Hint: The reaction force due to the inclined plane on the block is calculated. Frictional force is found out using this reaction force. Net force on the block down the incline is determined by taking into consideration this frictional force also. Finally, work done in the whole process is equated to the potential energy of the stretched spring.

Complete answer:
As shown in the figure, let us consider a block of mass $1kg$ connected to a spring of spring constant $100N{{m}^{-1}}$. The block is situated on a rough inclined plane. It can be understood from the figure that the angle of inclination of the inclined plane is equal to $37{}^\circ $. It is said that the block is released from rest with the spring in the unstretched position. Once the block is released, the block moves $10cm$ along the incline before coming to rest. We are required to find the coefficient of friction between the block and the inclined plane. Firstly, let us name the mass of the block, spring constant of the spring, displacement of the block and angle of inclination of the plane as $m,K,x$ and $\theta $, respectively. Clearly,
$m=1kg;K=100N{{m}^{-1}};\theta =37{}^\circ $ and $x=10cm=0.1m$
It is obvious that the inclined plane produces a reaction force on the block when the block starts moving. Let this reactional force be denoted as $R$. It is given by
$R=mg\cos \theta $
where
$R$ is the reaction force
$m$ is the mass of the block
$g$ is the acceleration due to gravity
$mg$ is the weight of the block due to gravitational force
$\theta $ is the angle of inclination of the plane from the ground
$mg\cos \theta $ is the component of weight acting along the reaction force.
Let this be equation 1.

The diagram below gives a clear picture of the same.

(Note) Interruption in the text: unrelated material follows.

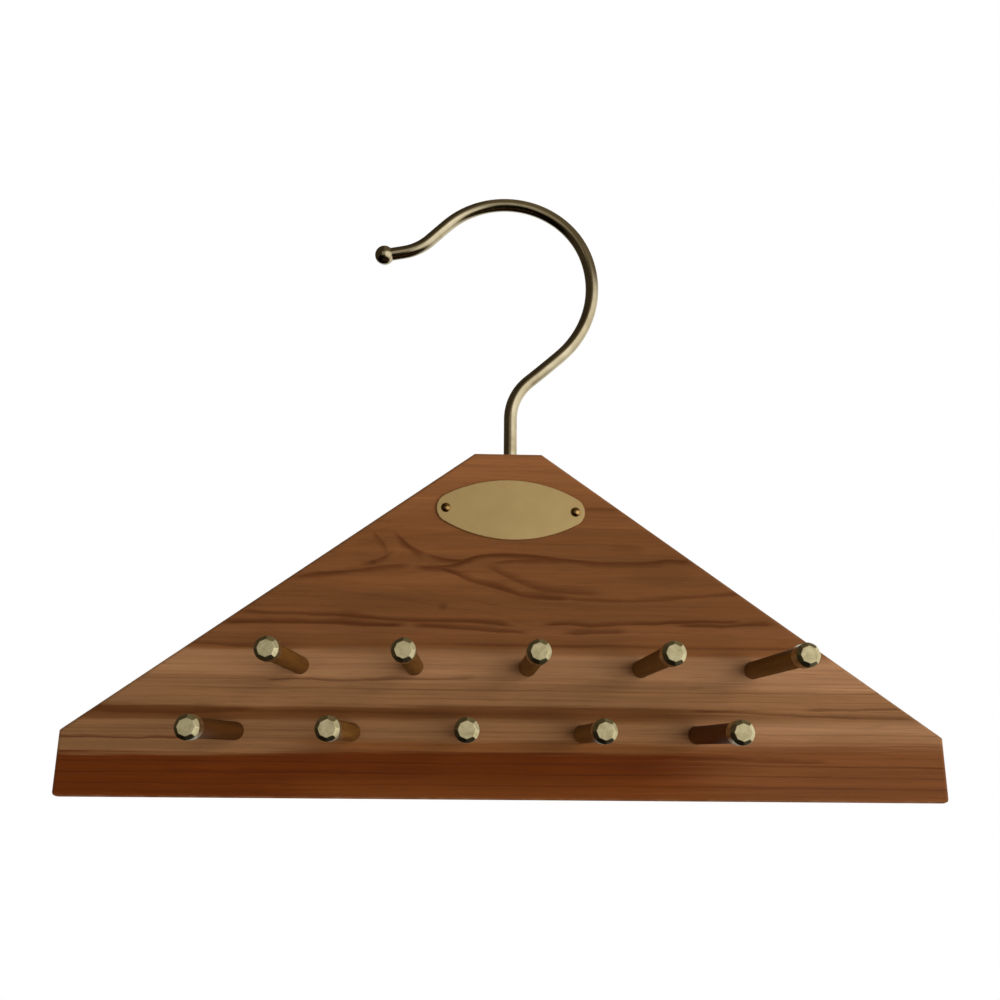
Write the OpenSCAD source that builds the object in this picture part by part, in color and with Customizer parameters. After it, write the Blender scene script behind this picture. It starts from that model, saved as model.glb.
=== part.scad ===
// Tie hanger: a cedar board with two staggered rows of capped dowel pegs, an oval
// plate, and a brass wire hook that turns in a sleeve pressed into the top edge.
// Millimetres, +Z up, +X along the board, pegs towards -Y. The origin is the rod's
// seat: the point on the underside of the hook's crown straight above its shank.

/* [Board] */
// Length of the board along its bottom edge
board_w = 300; // [250:1:400]
// Height of the board in the middle
board_h = 121; // [105:0.5:160]
// Thickness of the board
board_t = 18; // [15:0.5:28]
// Height of the upright ends, below the slopes
end_h = 21.5; // [15:0.5:32]
// Width of the flat at the top, where the hook stands
top_w = 24.5; // [18:0.5:40]
// Radius of the eased edges of both faces
ease_r = 1.5; // [0.5:0.1:2.5]
// Radius of the outline's corners
corner_r = 2.5; // [1:0.1:5]
// How far the board's middle lies to the right of the hook's axis
board_shift = -1; // [-5:0.1:5]

/* [Pegs] */
// Number of pegs in each row
row_pegs = 5; // [3:1:5]
// Distance between neighbouring pegs of a row
peg_pitch = 39.1; // [28:0.1:42]
// Height of the lower row above the bottom edge
lower_row_h = 21.6; // [15:0.1:26]
// Height of the upper row above the lower row
row_rise = 22.1; // [16:0.1:28]
// How far the lower row's middle lies to the right of the board's middle
lower_row_shift = -13.2; // [-20:0.1:20]
// How far the upper row's middle lies to the right of the board's middle
upper_row_shift = 7.3; // [-15:0.1:15]
// Diameter of the dowels
peg_d = 6; // [4:0.1:8]
// How far a peg stands out of the board, with its cap
peg_out = 57; // [35:0.5:75]
// Depth to which a dowel is set in the board
peg_seat = 12; // [8:0.5:13]
// Chamfer on the dowels' ends
peg_chamfer = 0.5; // [0.2:0.1:1]
// Glue gap round a dowel, on the radius
glue_gap = 0.05; // [0:0.01:0.1]

/* [Caps] */
// Wall of a cap's skirt
cap_wall = 0.55; // [0.3:0.05:1]
// Length of a cap
cap_l = 6; // [4:0.1:9]
// Thickness of a cap's crown
crown_t = 1.2; // [0.8:0.1:2]
// Number of flats round the crown
crown_flats = 8; // [6:1:12]
// Width of the crown across its flats
crown_w = 4.8; // [3:0.1:6]
// Angle of the flats to the crown's face
flat_angle = 45; // [30:1:55]
// Chamfer round the open end of a cap
cap_chamfer = 0.2; // [0.1:0.05:0.3]
// Gap between a cap and its dowel, on the radius
cap_gap = 0.05; // [0:0.01:0.1]

/* [Plate] */
// Length of the oval plate
plate_w = 53.2; // [44:0.1:60]
// Height of the oval plate
plate_h = 22; // [16:0.1:26]
// Radius of the plate's two ends
plate_end_r = 5.5; // [3:0.1:7]
// Thickness of the plate
plate_t = 0.8; // [0.5:0.1:1.5]
// How far the plate's middle lies below the board's top
plate_drop = 21.4; // [18:0.1:30]
// How far the plate is turned clockwise
plate_turn = 1.2; // [0:0.1:5]
// Distance from the plate's end to the middle of its nail
nail_inset = 3.3; // [2.4:0.1:8]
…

When the block starts moving, frictional force too comes into action. Let this frictional force be denoted as $F$. It is given by
$F=\mu R$
where
$F$ is the frictional force on the block
$\mu $ is the coefficient of friction between the block and the inclined plane
$R$ is the reaction force acting on the block in the direction of $mg\cos \theta $
Let this be equation 2.

The block starts moving because of a force equal to $mg\sin \theta $, which is nothing but the component of weight of the block along the inclined surface. Taking into consideration all these forces on the block, the net force acting on the block when it moves over the inclined plane is given by
${{F}_{net}}=mg\sin \theta -F$
where
we have assumed that the net force on the block is ${{F}_{net}}$
$F$ is the frictional force acting on the block
Substituting the value of frictional force from equation 2 in the above expression, we have
${{F}_{net}}=mg\sin \theta -F=mg\sin \theta -\mu R$
Substituting the value of $R$ from equation 1 in the above expression, we have
${{F}_{net}}=mg\sin \theta -\mu mg\cos \theta $
Let this be equation 3.

We are required to calculate the value of $\mu $ in the above expression. Unfortunately, we cannot determine this value of coefficient of friction from the above expression directly because we don’t know the value of force exerted on the block.
To proceed, let us calculate the work done by the spring when the block is released and equate it to the potential energy of the stretched spring because both have equal values in equilibrium.
Let the work done by the spring be denoted as $W$. Work is equal to the product of force and displacement and is given by
$W={{F}_{net}}\times x$
where
$W$ is the work done by the spring
${{F}_{net}}$ is the net force on the block
$x$ is the displacement of the block
Let this be equation 4.
Potential energy of the stretched spring is given by
$P=\dfrac{1}{2}K{{x}^{2}}$
where
we have assumed that the potential energy of the stretched spring is denoted as $P$
$K$ is the spring constant of the spring
$x$ is the displacement of the spring
Let this be equation 5.

In equilibrium, equation 4 is equal to equation 5 as already mentioned. Therefore,
$W=P\Rightarrow {{F}_{net}}\times x=\dfrac{1}{2}K{{x}^{2}}\Rightarrow {{F}_{net}}=\dfrac{1}{2}Kx$
Let this be equation 6.

Now, substituting equation 3 in equation 6, we have
${{F}_{net}}=\dfrac{1}{2}Kx=mg\sin \theta -\mu mg\cos \theta $
Substituting values from the question in the above expression, we have
$\dfrac{1}{2}Kx=mg\sin \theta -\mu mg\cos \theta \Rightarrow \dfrac{1}{2}\times 100\times 0.1=1\times 10(\sin 37{}^\circ -\mu \cos 37{}^\circ )\Rightarrow 5=10(\sin 37{}^\circ )-10\mu \cos 37{}^\circ $
On simplification,
$5=10(\sin 37{}^\circ )-10\mu \cos 37{}^\circ =10\times 0.601-10\mu \times 0.798=6.01-\mu \times 7.98\Rightarrow \mu =\dfrac{6.01-5}{7.98}=0.126$
Therefore, the value of coefficient of friction $(\mu )$ is equal to $0.126$

So, the correct answer is “Option A”.

Note:
It is mentioned that the potential energy of the stretched string is equal to the work done by the spring on the block. Students should understand that this work done by the spring is nothing but the work done on the block when it moves on the inclined plane. It is equal to the product of force acting on the block and displacement caused due to this force. Since the spring is well-connected to the block, there is transfer of energy and both works can be related. Also, to be noted that the displacement in the block is equal to the displacement in the stretched spring.